As contas bem feitas. Ontem, quando vos disse, tanto na RTP como depois no Futebol de Verdade Flash, que a vantagem de oito pontos sobre o terceiro classificado do seu grupo assegurava que a Portugal bastaria uma vitória e um empate nos jogos com o Liechtenstein (fora) e a Islândia (em casa) para se qualificar não estava a mentir-vos, mas estava a seguir o caminho mais fácil – ou pelo menos o dos jogos teoricamente mais fáceis. Na verdade, Portugal qualifica-se imediatamente se ganhar, a 13 de Outubro, no Dragão, à Eslováquia, na próxima partida.
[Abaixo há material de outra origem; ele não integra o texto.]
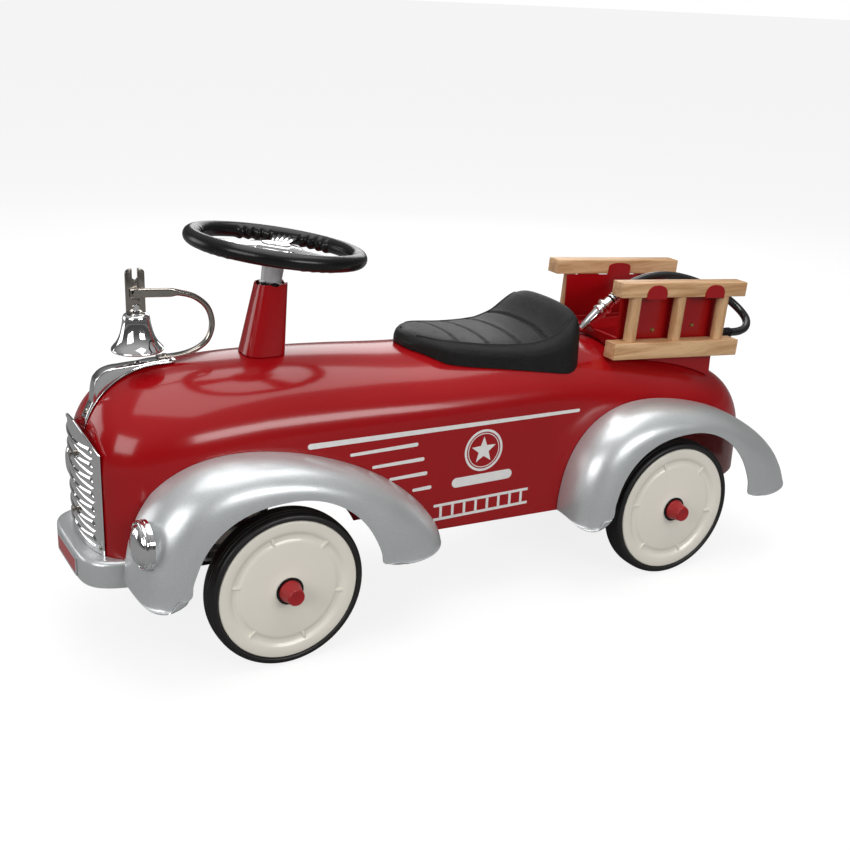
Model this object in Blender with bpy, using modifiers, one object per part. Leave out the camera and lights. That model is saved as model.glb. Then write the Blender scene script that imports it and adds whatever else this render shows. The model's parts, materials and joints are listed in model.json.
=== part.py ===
"""Metal foot-to-floor ride-on fire car: pressed body, four fenders, steered front wheels, swinging bell,
moulded saddle, two lift-off wooden ladders and a rubber hose.

Metres, +Z up. The car faces -Y and its left side is +X. Everything is placed from the empty "car",
which stands on the ground under the middle of the front axle.
"""

import math

import bmesh
import bpy
from mathutils import Matrix, Vector

# Driving dimensions
GAP = 0.0003  # between pieces that touch
WHEELBASE = 0.439
FRONT_OVERHANG = 0.166  # front axle to the face of the plate on the bumper
TAIL_OVERHANG = 0.167  # rear axle to the end of the body
TYRE_RADIUS = 0.074
TYRE_WIDTH = 0.025
WHEEL_OUTER_X = 0.1205  # outer face of each tyre
SHEET = 0.0010  # body metal

# Body
BODY_HALF_WIDTH = 0.083
NOSE_Y = -0.1500
NOSE_POWER = 3.5
TAIL_START_Y = 0.450
TAIL_Y = WHEELBASE + TAIL_OVERHANG
TAIL_POWER = 2.3
CROWN_POWER = 2.15
SPINE_FRONT_Y = -0.075
SPINE_REAR_Y = 0.570
RIDGE = ((-0.09, 0.2600), (0.0, 0.2605), (0.05, 0.2590), (0.10, 0.2560), (0.17, 0.2505), (0.25, 0.2475),
         (0.32, 0.2445), (0.378, 0.2390), (0.45, 0.2240), (0.50, 0.2065), (0.53, 0.1930), (0.55, 0.1815),
         (0.57, 0.1670))
SHOULDER = ((-0.15, 0.178), (0.0, 0.195), (0.30, 0.195), (0.45, 0.160), (0.61, 0.105))
BOTTOM_EDGE = ((-0.15, 0.0952), (0.61, 0.0716))
ARCH_RADIUS = 0.090
ARCH_CENTRE_Z = 0.072

# Fenders
FENDER_SHEET = 0.0010
FENDER_OUTER_X = 0.1300
FENDER_POWER = 2.4
FENDER_FLANGE = 0.010
FENDER_PEAK_Y = -0.034  # of the crest, from the axle
FENDER_RISE = 0.1162
FENDER_FRONT_REACH = 0.101
FENDER_FRONT_POWER = 2.4
FENDER_REAR_REACH = 0.202
FENDER_REAR_POWER = 1.68
FENDER_LIP_RADIUS = TYRE_RADIUS + 0.018
FENDER_FOOT = math.radians(12)  # height on the lip, as an angle, where its foot begins to turn outwards
FENDER_LOWER_EDGE = 0.081
REAR_FENDER_DROP = 0.009
REAR_FENDER_SHIFT = 0.010
FENDER_INNER_LEAST_X = 0.0745
CORNER_LIFT = (0.009, 0.004)  # rounding of the corners at the front and the rear end
HEADLIGHT_RADIUS = 0.0215
HEADLIGHT_AT = (0.1055, 0.1375)  # x and z of its centre
HEADLIGHT_DEPTH = 0.0155

# Bumper and grille
BUMPER_BOTTOM = 0.0819
BUMPER_TOP = 0.1062
BUMPER_HALF_WIDTH = 0.0735
BUMPER_POWER = 5.5
BUMPER_END_Y = -0.1280
BUMPER_SHEET = 0.0015
PLATE_HALF_WIDTH = 0.0315
PLATE_THICKNESS = 0.0009
BUMPER_REACH = FRONT_OVERHANG - PLATE_THICKNESS - GAP
GRILLE_TOP = 0.220
GRILLE_HALF_WIDTH = 0.0500
GRILLE_SHEET = 0.0012
LOUVRE_COUNT = 7
LOUVRE_PITCH = 0.0136
LOUVRE_LOWEST = 0.1165
LOUVRE_REACH = 0.0405
LOUVRE_SECTION = ((0.0, -0.0042), (0.0036, -0.0030), (0.0030, 0.0010), (0.0014, 0.0042), (0.0, 0.0046))
GRILLE_SCREW_Z = (0.134, 0.187)
SCREW_RADIUS = 0.0022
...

Porque nesse caso, com três jornadas por disputar, ficaria com oito pontos de avanço dos eslovacos e, na pior das hipóteses, se nesse mesmo dia o Luxemburgo ganhasse à Islândia em Reiquejavique, também dos luxemburgueses. Qualificam-se duas seleções e, nesse cenário, Portugal só ficaria de fora se fosse ultrapassado por ambas as equipas. Sucede que Luxemburgo e Eslováquia não podem fazer ambos os nove pontos que faltariam a partir daí – defrontam-se três dias depois no grão-ducado num jogo em que não podem ganhar os dois. Aliás, mesmo o empate contra a Eslováquia na sétima jornada só não apura Portugal no imediato se, nesse mesmo dia, o Luxemburgo evitar a derrota na Islândia. Portanto, seja já no dia 13 ou mais tarde, não restam dúvidas de que Portugal estará na fase final e de que a luta neste grupo será pelo segundo lugar.